Ellery Staller, deputy administrator of the Division of State Lands, and Charlie Donahue, administrator, explained the executive council (EC) consists of the Division of State Lands administrator and four members selected by SLU PAC, and that—by statute—the EC can research, mediate, hold hearings and, if an inconsistency remains, issue a binding decision to resolve conflicting local land‑use plans. Staller and Donahue said the EC has never been called upon and that SLU PAC last met in January 2024; they said the division plans to reconvene SLU PAC in March and expect the council to appoint EC members then.

Public testimony came from planning professionals: Sammie Bridal (Clark County comprehensive planning director) and Scott Carey (Nevada chapter of the American Planning Association) both urged continuation of the EC, describing it as a neutral, expert forum that local governments can request only after local efforts and division mediation have failed. Donahue said the executive council’s small membership (a subset of SLU PAC) would make it more responsive than convening the larger body and that Division of State Lands could likely absorb modest travel or hearing costs within its existing administrative budget if the EC were required to meet.
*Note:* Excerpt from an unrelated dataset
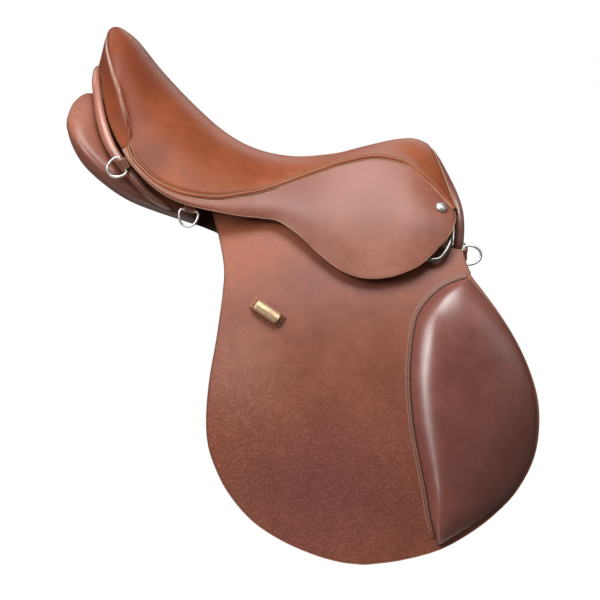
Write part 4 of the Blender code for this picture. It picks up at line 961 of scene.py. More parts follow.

Committee members asked whether the EC could be folded into SLU PAC, whether the state lands administrator should be a voting member on the EC (to avoid tie votes), and whether the statute should better clarify term dates and which entity covers hearing costs. Donahue and Staller said they prefer retaining the EC because it is designed to be a geographically diverse, peer‑selected, and more nimble decision body.

Provenance: presentation by Division of State Lands and supporting public comment from planning organizations.